**Problem statement:**
Write out exactly the lines from the line with "base_tray()" through the line with "if empty is", both ends included, and no other line.

**Supplied data:**

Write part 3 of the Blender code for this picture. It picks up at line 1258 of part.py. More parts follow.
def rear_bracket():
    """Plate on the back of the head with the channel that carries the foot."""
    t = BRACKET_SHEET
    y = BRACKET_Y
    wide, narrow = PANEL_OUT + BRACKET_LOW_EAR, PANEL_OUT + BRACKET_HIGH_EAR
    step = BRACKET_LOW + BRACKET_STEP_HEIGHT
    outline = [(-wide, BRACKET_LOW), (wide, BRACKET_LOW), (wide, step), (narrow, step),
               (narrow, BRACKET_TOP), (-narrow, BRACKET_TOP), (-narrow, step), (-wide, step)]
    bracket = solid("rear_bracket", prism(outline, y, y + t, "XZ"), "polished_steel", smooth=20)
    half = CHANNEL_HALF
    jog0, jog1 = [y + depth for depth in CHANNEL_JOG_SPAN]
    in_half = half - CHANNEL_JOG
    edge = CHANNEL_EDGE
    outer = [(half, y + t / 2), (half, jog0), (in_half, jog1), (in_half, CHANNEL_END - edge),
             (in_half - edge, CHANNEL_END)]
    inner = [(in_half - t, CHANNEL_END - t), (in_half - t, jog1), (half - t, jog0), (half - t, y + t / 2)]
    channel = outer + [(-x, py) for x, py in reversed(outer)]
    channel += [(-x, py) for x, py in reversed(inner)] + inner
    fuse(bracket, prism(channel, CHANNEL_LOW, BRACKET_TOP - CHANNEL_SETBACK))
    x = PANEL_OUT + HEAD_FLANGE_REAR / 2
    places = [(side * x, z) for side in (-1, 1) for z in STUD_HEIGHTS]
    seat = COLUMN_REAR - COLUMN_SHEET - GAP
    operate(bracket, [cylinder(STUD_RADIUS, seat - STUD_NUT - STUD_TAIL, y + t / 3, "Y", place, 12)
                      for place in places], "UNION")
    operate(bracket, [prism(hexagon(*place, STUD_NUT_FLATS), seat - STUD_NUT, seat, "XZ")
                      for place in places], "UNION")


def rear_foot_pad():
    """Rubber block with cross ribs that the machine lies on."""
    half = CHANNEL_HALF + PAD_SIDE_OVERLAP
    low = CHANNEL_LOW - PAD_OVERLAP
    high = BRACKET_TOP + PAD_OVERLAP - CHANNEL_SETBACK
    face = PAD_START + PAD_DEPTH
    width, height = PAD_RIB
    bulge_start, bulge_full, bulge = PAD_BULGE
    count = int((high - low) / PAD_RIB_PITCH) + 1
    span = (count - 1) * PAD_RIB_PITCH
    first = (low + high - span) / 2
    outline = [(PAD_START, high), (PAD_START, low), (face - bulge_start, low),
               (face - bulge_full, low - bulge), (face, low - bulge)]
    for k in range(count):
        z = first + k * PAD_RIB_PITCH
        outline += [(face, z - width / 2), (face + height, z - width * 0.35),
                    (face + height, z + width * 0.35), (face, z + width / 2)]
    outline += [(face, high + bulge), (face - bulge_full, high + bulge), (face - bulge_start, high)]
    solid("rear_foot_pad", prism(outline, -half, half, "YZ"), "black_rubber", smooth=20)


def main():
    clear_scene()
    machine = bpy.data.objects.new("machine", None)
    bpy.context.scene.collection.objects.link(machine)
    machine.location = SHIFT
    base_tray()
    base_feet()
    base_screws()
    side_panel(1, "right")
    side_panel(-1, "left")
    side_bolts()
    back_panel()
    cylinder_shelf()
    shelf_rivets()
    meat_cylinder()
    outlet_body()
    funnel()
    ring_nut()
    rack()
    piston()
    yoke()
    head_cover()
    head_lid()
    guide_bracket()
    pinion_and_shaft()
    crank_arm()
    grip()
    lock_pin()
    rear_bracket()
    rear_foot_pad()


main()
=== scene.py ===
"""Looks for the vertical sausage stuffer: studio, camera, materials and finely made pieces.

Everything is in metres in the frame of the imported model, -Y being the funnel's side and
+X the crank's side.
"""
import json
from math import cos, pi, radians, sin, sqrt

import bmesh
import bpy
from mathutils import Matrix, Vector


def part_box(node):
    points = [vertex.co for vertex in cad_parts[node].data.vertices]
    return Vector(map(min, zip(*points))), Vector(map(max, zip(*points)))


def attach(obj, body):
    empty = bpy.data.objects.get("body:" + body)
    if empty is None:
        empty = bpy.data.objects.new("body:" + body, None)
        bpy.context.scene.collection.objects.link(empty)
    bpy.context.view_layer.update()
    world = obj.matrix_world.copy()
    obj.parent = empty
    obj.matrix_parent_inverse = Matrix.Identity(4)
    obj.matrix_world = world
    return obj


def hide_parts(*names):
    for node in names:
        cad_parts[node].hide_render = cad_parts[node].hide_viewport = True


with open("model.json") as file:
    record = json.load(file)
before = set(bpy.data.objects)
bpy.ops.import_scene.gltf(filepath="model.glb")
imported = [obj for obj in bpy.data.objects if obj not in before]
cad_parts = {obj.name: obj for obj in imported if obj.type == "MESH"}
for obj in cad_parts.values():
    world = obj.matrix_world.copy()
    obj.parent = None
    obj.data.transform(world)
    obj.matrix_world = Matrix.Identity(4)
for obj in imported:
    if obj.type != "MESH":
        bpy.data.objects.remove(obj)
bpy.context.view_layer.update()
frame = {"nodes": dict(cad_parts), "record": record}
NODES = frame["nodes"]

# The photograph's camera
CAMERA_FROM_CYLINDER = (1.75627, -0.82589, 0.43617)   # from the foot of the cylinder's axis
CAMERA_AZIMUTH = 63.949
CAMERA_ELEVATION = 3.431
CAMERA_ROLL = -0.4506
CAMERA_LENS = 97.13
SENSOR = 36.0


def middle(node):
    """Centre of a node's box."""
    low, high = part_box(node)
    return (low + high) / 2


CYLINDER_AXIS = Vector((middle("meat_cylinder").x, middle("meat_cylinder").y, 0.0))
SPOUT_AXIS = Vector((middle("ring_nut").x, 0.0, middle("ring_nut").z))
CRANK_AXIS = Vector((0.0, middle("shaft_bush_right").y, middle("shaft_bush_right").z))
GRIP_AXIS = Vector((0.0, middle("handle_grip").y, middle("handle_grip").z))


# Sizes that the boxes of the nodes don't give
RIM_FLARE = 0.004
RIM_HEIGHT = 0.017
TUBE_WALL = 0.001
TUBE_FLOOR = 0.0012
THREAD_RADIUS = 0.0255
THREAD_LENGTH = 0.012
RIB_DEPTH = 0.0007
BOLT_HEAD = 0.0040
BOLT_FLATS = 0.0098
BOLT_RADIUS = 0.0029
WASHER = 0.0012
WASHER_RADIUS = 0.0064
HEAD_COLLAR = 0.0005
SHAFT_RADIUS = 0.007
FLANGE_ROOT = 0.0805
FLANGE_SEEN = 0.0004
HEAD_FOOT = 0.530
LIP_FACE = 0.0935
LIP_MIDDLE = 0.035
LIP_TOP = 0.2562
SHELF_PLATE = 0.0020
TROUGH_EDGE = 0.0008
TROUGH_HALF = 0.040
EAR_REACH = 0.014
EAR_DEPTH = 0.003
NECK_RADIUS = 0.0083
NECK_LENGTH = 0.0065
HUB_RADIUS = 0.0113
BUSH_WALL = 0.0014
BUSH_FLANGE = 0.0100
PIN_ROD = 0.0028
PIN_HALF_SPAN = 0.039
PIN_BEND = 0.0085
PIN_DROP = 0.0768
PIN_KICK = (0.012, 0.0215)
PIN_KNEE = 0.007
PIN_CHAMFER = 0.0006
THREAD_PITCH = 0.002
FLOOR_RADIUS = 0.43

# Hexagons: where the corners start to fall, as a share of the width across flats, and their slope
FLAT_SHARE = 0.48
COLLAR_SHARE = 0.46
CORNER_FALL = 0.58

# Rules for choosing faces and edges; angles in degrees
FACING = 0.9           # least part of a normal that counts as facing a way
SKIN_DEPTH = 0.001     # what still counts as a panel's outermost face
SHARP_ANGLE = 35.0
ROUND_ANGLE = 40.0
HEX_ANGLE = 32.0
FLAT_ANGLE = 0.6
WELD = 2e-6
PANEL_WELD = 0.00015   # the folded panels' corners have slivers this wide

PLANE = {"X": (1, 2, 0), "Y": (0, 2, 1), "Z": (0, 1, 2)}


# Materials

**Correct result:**
    base_tray()
    base_feet()
    base_screws()
    side_panel(1, "right")
    side_panel(-1, "left")
    side_bolts()
    back_panel()
    cylinder_shelf()
    shelf_rivets()
    meat_cylinder()
    outlet_body()
    funnel()
    ring_nut()
    rack()
    piston()
    yoke()
    head_cover()
    head_lid()
    guide_bracket()
    pinion_and_shaft()
    crank_arm()
    grip()
    lock_pin()
    rear_bracket()
    rear_foot_pad()


main()
=== scene.py ===
"""Looks for the vertical sausage stuffer: studio, camera, materials and finely made pieces.

Everything is in metres in the frame of the imported model, -Y being the funnel's side and
+X the crank's side.
"""
import json
from math import cos, pi, radians, sin, sqrt

import bmesh
import bpy
from mathutils import Matrix, Vector


def part_box(node):
    points = [vertex.co for vertex in cad_parts[node].data.vertices]
    return Vector(map(min, zip(*points))), Vector(map(max, zip(*points)))


def attach(obj, body):
    empty = bpy.data.objects.get("body:" + body)
    if empty is None:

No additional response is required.